(begin)
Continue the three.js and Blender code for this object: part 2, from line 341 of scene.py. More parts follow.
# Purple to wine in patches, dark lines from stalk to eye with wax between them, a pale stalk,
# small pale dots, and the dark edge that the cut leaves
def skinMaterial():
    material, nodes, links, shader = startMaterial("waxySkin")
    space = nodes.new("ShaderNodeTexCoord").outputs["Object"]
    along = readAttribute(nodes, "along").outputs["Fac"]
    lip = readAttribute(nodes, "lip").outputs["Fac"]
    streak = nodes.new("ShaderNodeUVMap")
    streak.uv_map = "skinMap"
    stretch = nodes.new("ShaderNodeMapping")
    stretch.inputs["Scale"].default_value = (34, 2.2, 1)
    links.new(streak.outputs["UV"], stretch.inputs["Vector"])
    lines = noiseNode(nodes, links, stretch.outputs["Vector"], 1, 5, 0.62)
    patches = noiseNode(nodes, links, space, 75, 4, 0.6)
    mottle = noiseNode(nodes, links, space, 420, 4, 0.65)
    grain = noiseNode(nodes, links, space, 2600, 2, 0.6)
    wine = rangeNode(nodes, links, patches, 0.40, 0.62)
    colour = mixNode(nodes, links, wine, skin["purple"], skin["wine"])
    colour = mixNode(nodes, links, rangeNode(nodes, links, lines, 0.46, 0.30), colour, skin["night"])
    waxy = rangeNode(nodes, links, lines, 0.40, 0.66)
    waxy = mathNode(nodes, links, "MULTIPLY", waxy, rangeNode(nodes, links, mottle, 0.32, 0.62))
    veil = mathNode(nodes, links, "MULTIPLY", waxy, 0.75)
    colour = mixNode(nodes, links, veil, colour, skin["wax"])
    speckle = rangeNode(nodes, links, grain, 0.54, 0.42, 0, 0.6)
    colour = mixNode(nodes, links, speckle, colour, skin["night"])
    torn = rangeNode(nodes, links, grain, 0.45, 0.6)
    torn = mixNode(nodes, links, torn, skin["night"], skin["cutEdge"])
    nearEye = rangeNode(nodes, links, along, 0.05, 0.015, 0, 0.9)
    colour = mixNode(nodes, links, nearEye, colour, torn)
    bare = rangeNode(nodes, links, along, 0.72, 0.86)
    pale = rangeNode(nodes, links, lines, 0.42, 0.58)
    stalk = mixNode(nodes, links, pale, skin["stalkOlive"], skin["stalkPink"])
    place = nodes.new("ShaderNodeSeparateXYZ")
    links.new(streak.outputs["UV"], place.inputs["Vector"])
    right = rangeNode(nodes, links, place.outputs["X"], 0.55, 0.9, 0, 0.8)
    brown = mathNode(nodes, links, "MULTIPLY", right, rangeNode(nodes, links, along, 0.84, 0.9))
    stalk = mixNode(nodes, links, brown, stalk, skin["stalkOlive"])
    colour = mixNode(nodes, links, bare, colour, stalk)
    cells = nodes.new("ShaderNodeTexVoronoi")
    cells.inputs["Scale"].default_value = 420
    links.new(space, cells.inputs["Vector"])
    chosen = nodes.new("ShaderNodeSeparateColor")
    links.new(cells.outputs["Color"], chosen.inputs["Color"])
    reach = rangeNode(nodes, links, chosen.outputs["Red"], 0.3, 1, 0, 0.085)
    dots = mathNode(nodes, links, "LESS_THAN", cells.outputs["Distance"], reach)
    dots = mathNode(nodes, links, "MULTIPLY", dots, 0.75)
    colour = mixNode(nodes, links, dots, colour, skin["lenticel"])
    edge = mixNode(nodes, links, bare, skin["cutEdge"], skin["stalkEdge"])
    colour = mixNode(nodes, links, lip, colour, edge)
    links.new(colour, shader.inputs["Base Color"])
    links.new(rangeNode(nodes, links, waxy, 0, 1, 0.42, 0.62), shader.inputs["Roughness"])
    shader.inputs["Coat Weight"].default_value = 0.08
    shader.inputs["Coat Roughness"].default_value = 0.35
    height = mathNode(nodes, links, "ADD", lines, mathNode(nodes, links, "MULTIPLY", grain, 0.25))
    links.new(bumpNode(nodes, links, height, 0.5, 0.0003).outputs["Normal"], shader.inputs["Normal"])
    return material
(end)
(begin)
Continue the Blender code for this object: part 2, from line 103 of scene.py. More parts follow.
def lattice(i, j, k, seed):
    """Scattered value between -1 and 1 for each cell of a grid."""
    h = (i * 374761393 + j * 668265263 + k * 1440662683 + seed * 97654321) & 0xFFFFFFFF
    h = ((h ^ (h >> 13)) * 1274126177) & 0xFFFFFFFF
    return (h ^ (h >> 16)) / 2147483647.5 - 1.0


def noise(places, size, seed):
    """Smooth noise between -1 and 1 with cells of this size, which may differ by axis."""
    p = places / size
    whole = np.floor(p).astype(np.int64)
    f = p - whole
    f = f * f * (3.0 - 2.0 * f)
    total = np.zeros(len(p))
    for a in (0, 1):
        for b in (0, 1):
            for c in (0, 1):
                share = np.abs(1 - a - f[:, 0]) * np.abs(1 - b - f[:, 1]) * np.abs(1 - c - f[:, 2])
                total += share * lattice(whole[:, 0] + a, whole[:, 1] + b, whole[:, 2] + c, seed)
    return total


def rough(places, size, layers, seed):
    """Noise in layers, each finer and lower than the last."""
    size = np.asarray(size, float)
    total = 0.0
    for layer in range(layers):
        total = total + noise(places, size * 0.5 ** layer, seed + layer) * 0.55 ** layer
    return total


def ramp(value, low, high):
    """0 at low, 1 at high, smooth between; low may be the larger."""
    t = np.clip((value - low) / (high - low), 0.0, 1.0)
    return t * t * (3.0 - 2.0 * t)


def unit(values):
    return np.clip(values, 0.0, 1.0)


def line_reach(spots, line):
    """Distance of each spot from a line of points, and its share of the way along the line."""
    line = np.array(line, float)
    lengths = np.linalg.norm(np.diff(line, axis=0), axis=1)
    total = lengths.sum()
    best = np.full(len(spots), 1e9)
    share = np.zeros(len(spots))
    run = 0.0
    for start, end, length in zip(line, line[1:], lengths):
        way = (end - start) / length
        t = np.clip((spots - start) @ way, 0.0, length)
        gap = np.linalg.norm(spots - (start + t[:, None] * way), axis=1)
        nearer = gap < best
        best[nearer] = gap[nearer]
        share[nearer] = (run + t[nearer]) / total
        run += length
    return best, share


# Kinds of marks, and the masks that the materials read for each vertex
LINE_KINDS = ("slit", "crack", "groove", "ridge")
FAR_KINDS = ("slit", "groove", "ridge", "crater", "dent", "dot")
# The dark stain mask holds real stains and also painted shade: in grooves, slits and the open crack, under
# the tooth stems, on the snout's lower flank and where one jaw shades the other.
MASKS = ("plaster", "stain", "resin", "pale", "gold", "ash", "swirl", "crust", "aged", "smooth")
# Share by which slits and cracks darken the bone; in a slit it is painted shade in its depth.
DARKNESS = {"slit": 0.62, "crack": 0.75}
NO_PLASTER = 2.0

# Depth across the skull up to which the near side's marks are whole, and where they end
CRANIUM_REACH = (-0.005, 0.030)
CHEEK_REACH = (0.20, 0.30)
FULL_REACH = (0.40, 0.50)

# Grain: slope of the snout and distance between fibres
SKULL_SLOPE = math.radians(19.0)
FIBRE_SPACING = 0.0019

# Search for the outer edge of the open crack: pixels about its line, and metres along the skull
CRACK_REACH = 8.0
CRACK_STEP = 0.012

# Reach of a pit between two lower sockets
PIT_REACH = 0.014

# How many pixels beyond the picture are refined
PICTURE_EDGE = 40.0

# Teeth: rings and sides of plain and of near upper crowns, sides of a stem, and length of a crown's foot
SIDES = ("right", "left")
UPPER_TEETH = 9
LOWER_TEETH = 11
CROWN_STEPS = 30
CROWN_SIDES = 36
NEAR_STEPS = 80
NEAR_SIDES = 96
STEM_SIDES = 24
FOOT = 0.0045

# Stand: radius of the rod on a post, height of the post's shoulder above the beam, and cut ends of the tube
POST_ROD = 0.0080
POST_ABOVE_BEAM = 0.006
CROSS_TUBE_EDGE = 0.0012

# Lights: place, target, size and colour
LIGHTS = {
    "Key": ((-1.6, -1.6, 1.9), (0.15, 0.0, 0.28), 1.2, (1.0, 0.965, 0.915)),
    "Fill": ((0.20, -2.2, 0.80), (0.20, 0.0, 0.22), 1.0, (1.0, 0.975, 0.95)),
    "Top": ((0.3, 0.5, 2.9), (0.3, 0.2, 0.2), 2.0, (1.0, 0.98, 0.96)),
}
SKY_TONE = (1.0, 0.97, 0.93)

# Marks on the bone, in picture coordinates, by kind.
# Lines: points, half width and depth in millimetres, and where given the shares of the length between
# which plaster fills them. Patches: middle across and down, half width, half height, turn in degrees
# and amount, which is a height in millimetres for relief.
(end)
(begin)
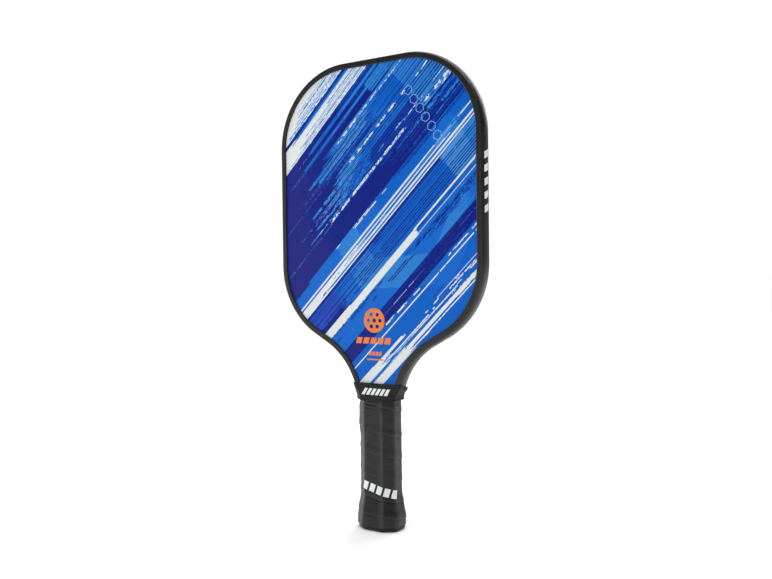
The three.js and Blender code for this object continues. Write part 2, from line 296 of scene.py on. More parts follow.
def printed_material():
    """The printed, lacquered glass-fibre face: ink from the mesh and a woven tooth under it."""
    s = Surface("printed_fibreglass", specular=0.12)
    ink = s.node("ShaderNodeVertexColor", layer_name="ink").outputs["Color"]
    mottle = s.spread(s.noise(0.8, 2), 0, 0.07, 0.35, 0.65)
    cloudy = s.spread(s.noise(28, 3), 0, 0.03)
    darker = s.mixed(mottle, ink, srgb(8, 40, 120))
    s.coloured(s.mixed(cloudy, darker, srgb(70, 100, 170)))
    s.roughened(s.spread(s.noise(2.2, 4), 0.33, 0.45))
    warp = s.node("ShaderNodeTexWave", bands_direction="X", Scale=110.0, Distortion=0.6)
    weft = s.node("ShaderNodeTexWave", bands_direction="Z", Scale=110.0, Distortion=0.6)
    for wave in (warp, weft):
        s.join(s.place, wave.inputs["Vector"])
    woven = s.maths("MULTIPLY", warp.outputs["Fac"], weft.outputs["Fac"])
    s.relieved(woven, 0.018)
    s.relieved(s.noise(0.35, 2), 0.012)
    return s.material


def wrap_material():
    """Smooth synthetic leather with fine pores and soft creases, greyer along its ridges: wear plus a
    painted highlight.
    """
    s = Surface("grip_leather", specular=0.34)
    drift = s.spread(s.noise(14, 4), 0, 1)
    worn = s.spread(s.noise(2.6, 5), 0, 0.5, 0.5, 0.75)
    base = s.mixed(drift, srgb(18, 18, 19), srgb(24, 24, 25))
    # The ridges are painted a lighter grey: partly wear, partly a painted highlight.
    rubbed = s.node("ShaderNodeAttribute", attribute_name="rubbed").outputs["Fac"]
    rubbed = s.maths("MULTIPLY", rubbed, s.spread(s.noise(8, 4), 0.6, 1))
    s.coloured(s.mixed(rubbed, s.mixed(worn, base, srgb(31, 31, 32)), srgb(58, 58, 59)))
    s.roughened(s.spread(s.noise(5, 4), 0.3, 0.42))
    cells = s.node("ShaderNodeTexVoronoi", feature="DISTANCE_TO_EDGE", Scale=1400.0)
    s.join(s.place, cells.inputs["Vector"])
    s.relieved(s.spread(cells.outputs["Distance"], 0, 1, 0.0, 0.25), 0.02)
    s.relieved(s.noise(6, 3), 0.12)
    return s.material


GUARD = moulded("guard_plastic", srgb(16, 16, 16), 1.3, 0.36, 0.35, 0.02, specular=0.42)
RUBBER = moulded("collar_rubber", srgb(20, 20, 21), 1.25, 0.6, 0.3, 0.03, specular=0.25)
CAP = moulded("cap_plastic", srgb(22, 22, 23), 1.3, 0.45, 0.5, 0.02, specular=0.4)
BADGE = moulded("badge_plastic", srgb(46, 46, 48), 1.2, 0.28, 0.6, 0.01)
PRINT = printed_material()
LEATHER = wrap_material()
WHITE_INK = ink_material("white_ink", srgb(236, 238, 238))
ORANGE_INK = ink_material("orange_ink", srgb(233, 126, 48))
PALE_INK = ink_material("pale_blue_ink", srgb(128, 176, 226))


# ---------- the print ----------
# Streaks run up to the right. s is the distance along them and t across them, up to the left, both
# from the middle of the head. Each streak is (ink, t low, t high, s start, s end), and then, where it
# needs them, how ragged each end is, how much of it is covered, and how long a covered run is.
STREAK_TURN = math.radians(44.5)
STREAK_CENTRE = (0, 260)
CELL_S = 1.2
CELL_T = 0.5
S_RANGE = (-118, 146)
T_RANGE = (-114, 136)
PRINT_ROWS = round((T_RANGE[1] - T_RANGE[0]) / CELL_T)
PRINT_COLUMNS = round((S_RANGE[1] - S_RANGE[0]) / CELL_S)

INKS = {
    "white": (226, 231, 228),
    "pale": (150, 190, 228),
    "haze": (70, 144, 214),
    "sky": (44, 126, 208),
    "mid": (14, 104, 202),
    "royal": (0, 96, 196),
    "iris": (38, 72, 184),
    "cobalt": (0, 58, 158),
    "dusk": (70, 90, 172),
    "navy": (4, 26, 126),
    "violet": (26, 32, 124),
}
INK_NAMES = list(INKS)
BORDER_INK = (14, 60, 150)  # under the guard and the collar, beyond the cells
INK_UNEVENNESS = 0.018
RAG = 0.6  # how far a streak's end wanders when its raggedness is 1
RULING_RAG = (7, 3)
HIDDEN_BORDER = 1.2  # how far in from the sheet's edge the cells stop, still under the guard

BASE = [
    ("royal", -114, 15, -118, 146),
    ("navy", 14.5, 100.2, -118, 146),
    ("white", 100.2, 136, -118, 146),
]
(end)
__Exercise brief__
Copy the records above exactly, beginning at the line that contains "Continue the Blender" and stopping after the line that contains "return (h ^".

__Response__
Continue the Blender code for this object: part 2, from line 103 of scene.py. More parts follow.
def lattice(i, j, k, seed):
    """Scattered value between -1 and 1 for each cell of a grid."""
    h = (i * 374761393 + j * 668265263 + k * 1440662683 + seed * 97654321) & 0xFFFFFFFF
    h = ((h ^ (h >> 13)) * 1274126177) & 0xFFFFFFFF
    return (h ^ (h >> 16)) / 2147483647.5 - 1.0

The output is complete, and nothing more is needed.